#### Written exercise
List every line in this data where the string "Blender" occurs.

#### Data shown
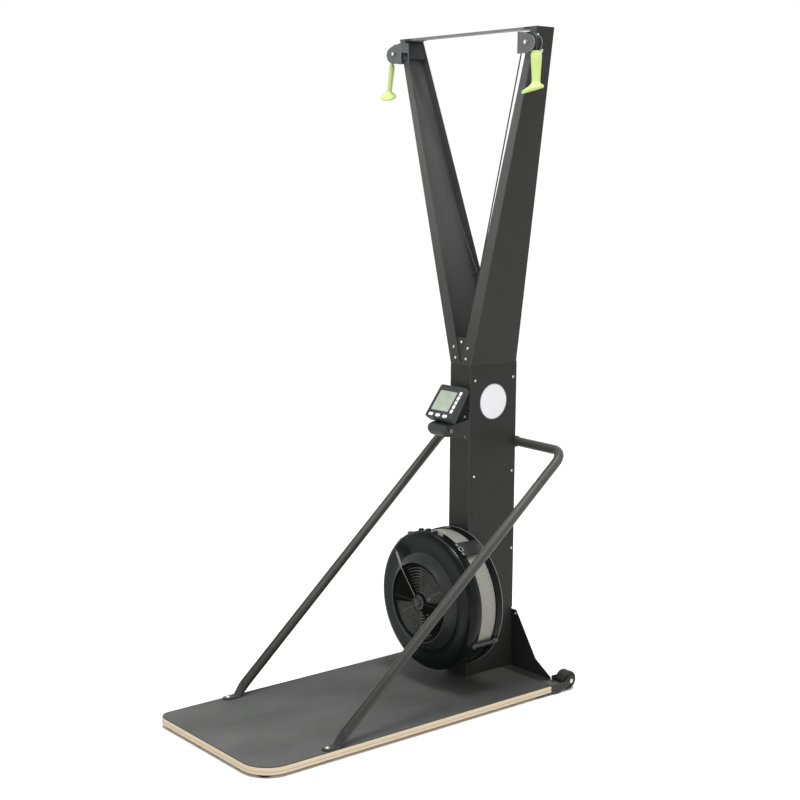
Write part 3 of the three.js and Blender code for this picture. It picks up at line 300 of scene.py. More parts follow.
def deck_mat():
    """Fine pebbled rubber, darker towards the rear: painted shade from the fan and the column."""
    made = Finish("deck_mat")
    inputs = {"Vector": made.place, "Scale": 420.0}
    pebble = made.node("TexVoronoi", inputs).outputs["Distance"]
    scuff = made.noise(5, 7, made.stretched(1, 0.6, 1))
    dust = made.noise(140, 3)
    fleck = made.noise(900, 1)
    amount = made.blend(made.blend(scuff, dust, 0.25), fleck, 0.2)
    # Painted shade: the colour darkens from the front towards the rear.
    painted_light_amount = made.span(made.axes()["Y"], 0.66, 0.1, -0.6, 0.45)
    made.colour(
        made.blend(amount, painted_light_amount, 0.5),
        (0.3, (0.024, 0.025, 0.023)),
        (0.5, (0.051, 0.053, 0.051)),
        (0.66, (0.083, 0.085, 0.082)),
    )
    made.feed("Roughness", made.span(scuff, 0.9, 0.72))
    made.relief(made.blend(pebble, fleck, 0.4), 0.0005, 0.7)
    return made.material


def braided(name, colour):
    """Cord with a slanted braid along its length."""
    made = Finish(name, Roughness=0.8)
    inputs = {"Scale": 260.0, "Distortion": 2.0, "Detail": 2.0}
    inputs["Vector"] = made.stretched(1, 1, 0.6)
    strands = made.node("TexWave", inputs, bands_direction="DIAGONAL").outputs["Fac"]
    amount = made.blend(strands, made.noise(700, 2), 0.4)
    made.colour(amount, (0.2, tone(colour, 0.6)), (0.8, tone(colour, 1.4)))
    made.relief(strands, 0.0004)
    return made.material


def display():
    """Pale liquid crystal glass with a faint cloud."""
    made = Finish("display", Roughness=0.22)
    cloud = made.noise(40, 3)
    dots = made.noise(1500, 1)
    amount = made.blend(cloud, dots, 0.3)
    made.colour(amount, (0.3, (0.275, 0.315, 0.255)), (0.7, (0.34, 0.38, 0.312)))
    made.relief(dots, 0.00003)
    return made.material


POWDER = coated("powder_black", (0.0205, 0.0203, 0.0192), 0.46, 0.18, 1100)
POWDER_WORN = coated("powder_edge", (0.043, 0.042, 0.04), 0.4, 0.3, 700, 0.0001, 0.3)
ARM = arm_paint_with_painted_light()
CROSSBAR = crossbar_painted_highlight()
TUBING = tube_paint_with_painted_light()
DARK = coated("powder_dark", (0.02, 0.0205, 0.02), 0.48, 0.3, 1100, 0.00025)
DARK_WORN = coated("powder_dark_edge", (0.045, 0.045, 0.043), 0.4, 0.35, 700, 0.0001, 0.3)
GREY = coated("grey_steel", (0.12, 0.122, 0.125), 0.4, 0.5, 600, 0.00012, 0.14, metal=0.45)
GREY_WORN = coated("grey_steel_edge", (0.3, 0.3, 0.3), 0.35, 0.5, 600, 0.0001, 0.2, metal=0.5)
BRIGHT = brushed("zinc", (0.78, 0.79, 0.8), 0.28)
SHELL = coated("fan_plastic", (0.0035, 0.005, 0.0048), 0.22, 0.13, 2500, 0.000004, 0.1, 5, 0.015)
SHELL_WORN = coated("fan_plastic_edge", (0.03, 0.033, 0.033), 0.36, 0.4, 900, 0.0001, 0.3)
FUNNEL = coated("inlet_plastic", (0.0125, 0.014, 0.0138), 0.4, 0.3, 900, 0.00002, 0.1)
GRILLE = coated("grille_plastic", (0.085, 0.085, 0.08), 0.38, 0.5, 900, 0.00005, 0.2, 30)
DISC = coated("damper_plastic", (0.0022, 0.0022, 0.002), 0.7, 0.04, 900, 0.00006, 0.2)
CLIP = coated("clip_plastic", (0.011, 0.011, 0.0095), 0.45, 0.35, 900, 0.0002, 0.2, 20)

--

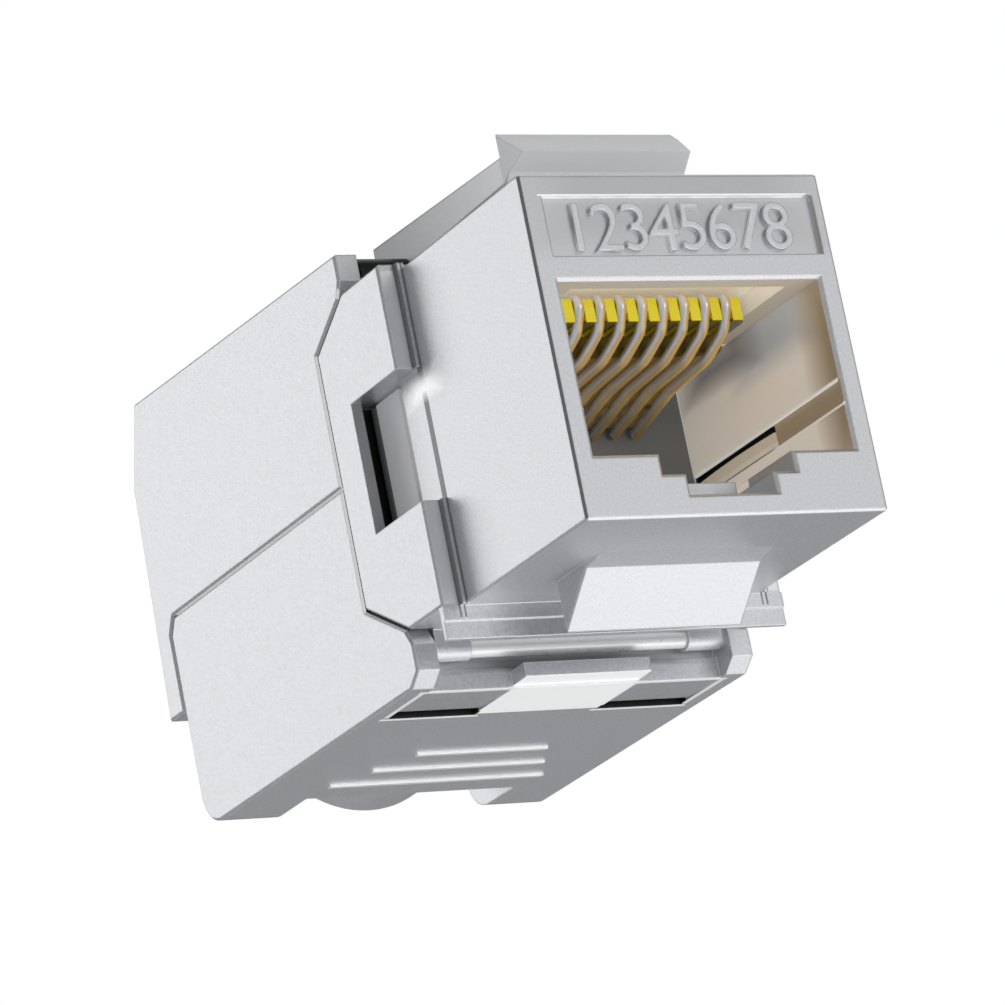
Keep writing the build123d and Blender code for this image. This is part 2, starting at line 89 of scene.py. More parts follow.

#### Output
Write part 3 of the three.js and Blender code for this picture. It picks up at line 300 of scene.py. More parts follow.
Keep writing the build123d and Blender code for this image. This is part 2, starting at line 89 of scene.py. More parts follow.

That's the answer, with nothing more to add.